College athletics have always been part of the total educational package. There is much to be learned on the athletic fields that cannot be taught in a classroom. The two experiences should be complementary and not exclusive to each other. Teaching one to compete in sports helps one compete in every other aspect of their lives. One of the great lessons of competition is that one won’t always be successful. If you fail as Teddy Roosevelt taught us “daringly…you know that your place will not be among the cold and timid souls that know neither triumph nor defeat.” Today if you are the second-string quarterback at “the U” you just enter the transfer portal and run away from your competition and your team. That simply says that you are now more important than the team.

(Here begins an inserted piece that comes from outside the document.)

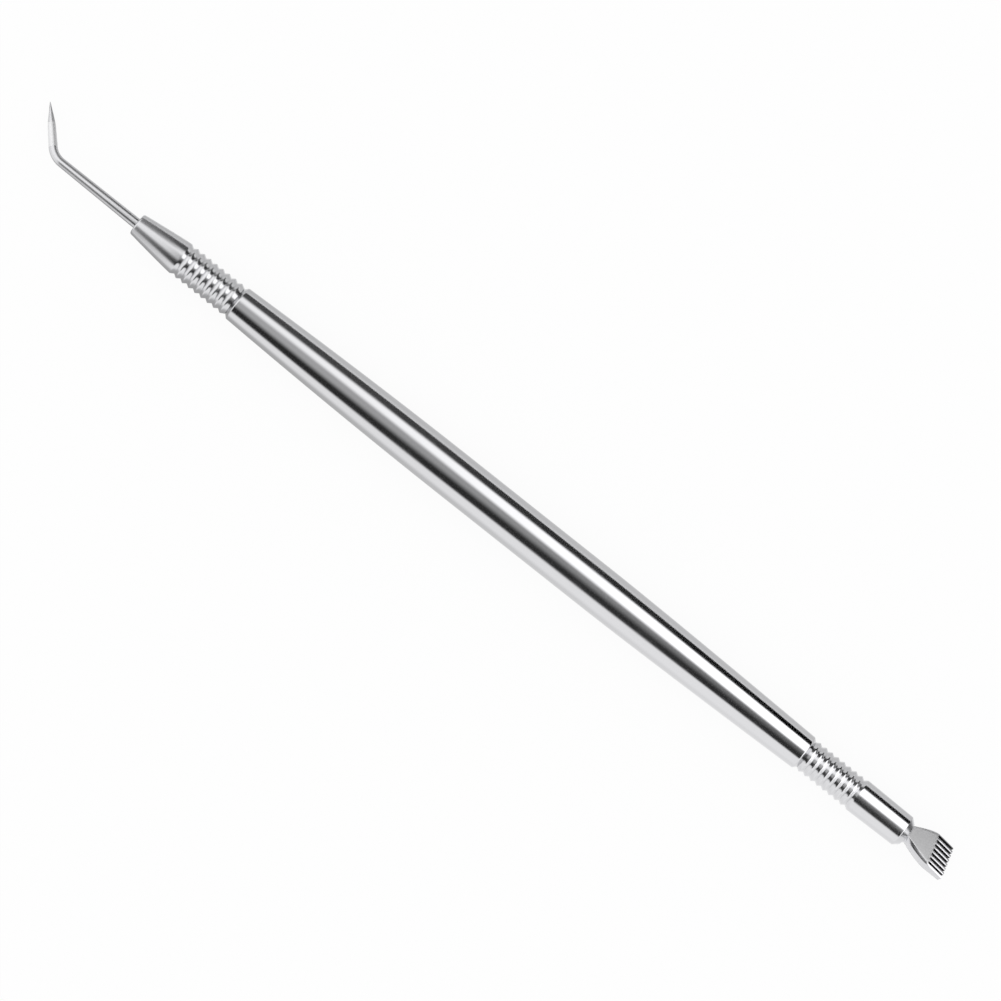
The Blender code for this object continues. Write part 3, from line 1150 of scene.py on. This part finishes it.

I played my first two years of college football mostly on “the scout team” running opposing teams plays against our varsity. I got into only a couple games during those years, but the lesson to be learned was that if I stuck with it, my time would come. “Scout team players” don’t have a transfer portal to bail into. In the end whose educational lesson will be most important in the long run?

Is the purpose of education to educate, or to make money for the university or the elite athlete looking for any place to land?

And what about the sense of entitlement that elite athletes are falsely given when they don’t have to go to class or show academic progress? The misapplication of priorities in big-time college athletics has been going on for a long time:

George Lynn Cross was the President of the University of Oklahoma in the early 1950’s. He was a world-renowned botanist and a former college football player. He was known for his public speaking ability and quick wit. His most famous quote came at a budget meeting with the Oklahoma State Legislature. After a long presentation and 45-minute justification of the OU budget, a legislator asked him why the university needed more money. A frustrated Cross replied, “I would like to build a University of which the football team could be proud.” — OU had just won the National title two months earlier.

How about this? How about building a football team that will be worthy of the virtuous values of the university—are there any such universities left where the teachings of values and virtues is part of the curriculum? The values should come first—in academics and in athletics. One without the other is simply a misapplication of the most scarce and valuable of all human resources—HUMAN CAPITAL.

It is so easy to abuse “human capital”.